From Slate: “[The molecule that would become Haldol] had a curious effect. It didn’t seem to work as a painkiller. This [Belgian pharmacologist Paul] Janssen could tell by measuring the pupils of his rodents when they were placed on a hot metal plate. But while the animals did register pain, they seemed paradoxically unconcerned about it. The chemical put them in a trancelike state, apparently unmotivated to lift their paws. Second after second went by—30 seconds or more ticked past—and the mice stayed where they were on the scorching surface.
The chemical intrigued the pharmacologist. He gave it to Belgian psychiatrists for trial-and-error experiments. It was injected into two alcoholics going through the hallucinations of delirium tremens and then into 18 psych ward patients. ‘We consider its hallucinolytic action’—its reduction of voices and visions—’to be greater than that of any other neuroleptic,’ the psychiatrists wrote, referring to Thorazine and other ‘antipsychotics.’ But they noted that with the new chemical, ‘Parkinsonism is the norm.’ Next, a French psychiatrist who had earlier developed Thorazine tested the new drug. He affirmed its effect on hallucinations but warned about frequent damage to the brain and nervous system. In a French journal, he urged that dosages be kept moderate to lessen the side-effects: a skewed gait, facial rigidity, drooling, torpor, and a range of often irreversible tics, from shoulder-rocking to tongue-thrusting.
If it was used judiciously, psychiatrists now had, it appeared, a better molecule to pit against psychosis. Gradually, though, it was not only the drug’s safety but its efficacy that was questioned. Much later, The Lancet, Britain’s premier medical journal, published an analysis spanning backward over more than half a century’s worth of studies assessing ‘antipsychotics’: Haldol didn’t do impressively well—even when its devastating side-effects were left out and the calculation included only addressing psychotic symptoms. And in America, a careful concern for Haldol’s side effects never did prevail . . . Typical Haldol doses doubled between the mid-’70s and mid-’80s, climbing to levels many times higher than in Europe.
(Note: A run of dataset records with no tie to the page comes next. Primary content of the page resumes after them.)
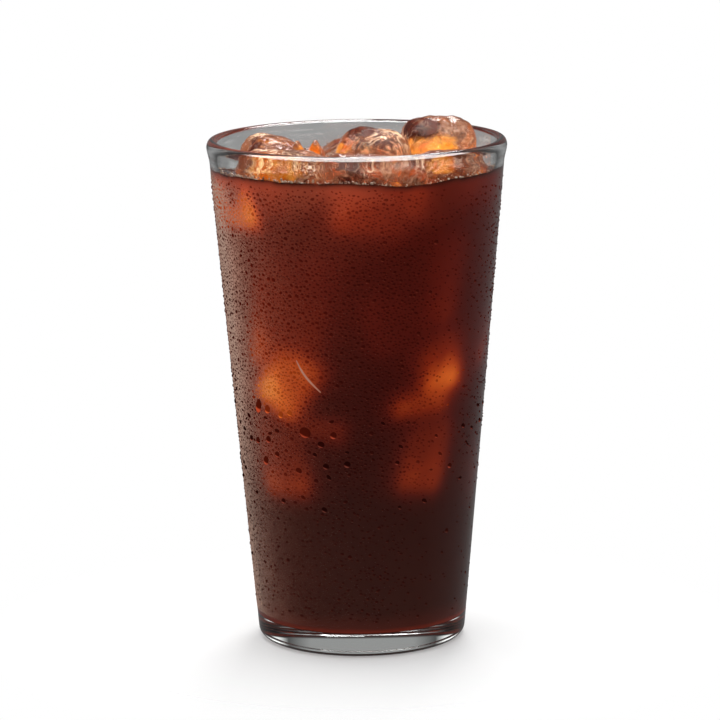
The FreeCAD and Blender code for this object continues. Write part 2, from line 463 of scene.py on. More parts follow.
def iceFinish():
    material, board = makeFinish("melting ice")
    tones = iceTones
    # where it shows painted amber light and painted shade, and where it is milky, creased and flecked
    # with painted glints
    patches = board.noise(130, 3.0, 0.55, 1.8)
    amber = ((board.attribute("amber") * 1.5 + (patches - 0.5) * 1.5 - 0.55) * 2.6).clamped()
    darkNoise = board.noise(210, 3.0, 0.6, 1.2)
    dark = ((board.attribute("dark") * 1.5 + (darkNoise - 0.5) * 2.2 - 0.42) * 3).clamped()
    ember = board.noise(150, 2.0, 0.6, 1.4).above(0.42, 6)
    cloud = board.noise(75, 3.0, 0.6, 2.6).above(0.47, 9) * (1 - dark) * 0.62 * (1 - amber * 0.6)
    wrinkled = ((board.noise(60, 1.0, 0.5) - 0.50) * 6 + board.attribute("wrinkled")).clamped()
    crease = board.noise(230, 3.0, 0.6, 2.6) * (0.12 + wrinkled * 0.88)
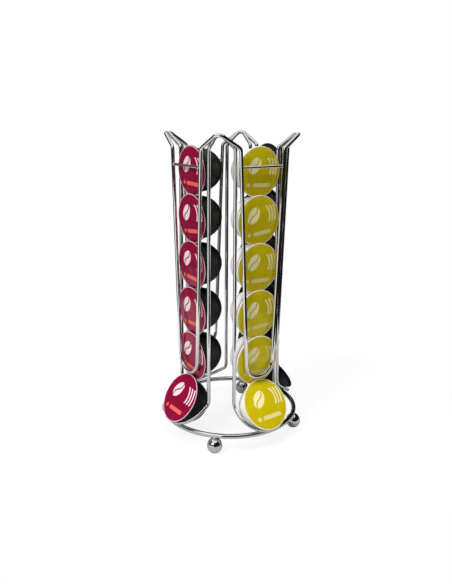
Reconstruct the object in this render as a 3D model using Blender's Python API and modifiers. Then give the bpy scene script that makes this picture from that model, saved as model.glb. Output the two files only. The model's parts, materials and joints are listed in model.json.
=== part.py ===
"""Coffee capsule dispenser.

A rack of bent steel wire stands on a round base ring with four ball feet. Each of its four sides
is an upright column: a hairpin guide behind the capsules' rims and a hairpin guard in front of
them. Stacked rims run in the channel between the two, each rim's lower edge on the cup below it.
At the foot of a column the guide bends out into a tongue, and the lowest capsule leans on it,
free to be pulled out under the guard. Three columns are loaded, and the back one is empty.

Metres, +Z up. The origin is on the floor, on the rack's axis, and the front column faces -Y.
"""
from math import ceil, cos, radians, sin, sqrt, tan

import bmesh
import bpy
from mathutils import Matrix, Vector

# Fit: the gap left between pieces that touch or are welded together
GAP = 0.0003

# Capsule, with depths measured back from the face of its lid. The lid is the sealed rim with its
# foil, and the cup hangs behind it, the rim overhanging its wall
RIM_RADIUS = 0.027
RIM_THICKNESS = 0.0016
RIM_SOFTENING = 0.0003
RIM_OVERHANG = 0.0035
CUP_DEPTH = 0.031
CUP_TAPER = 0.0003
SHOULDER_DEPTH = 0.008
SHOULDER_DROP = 0.011

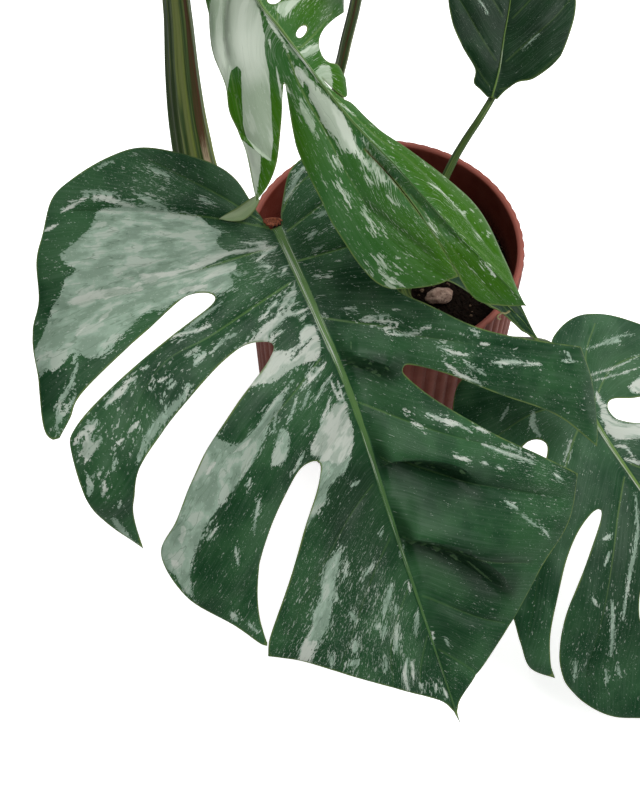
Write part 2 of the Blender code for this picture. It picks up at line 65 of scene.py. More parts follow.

The reasons for this aren’t easy to pin down. Johnson & Johnson denied the dangers, and professional organizations did their part. Right after speaking on Oprah about the risks posed by Haldol, one psychiatrist found himself under investigation, fending off an attempt to revoke his medical license. And psychiatrists likely managed to deceive themselves. A potent medicine is a seductive thing to possess and prescribe. But corporate self-interest and practitioner self-deception aren’t limited to America; they are insufficient explanations for American dosages. Perhaps, then, American culture is especially prone to a faith in cures and a belief that aggressive methods will prove to be remedies, even panaceas.
By the ’90s, Haldol was supplanted by a new generation of ‘antipsychotics,’ though it remains a drug of choice in emergency rooms . . . Studies have found the new generation of drugs to be only somewhat better than their predecessors, or no better at all. They are helpful for some, with severe side effects for many. There have been no great medical solutions, not for psychosis, not for our more common conditions like depression and anxiety.
Neuroscientist after neuroscientist told me that we have made little to no true progress in medicating our psyches for more than half a century.”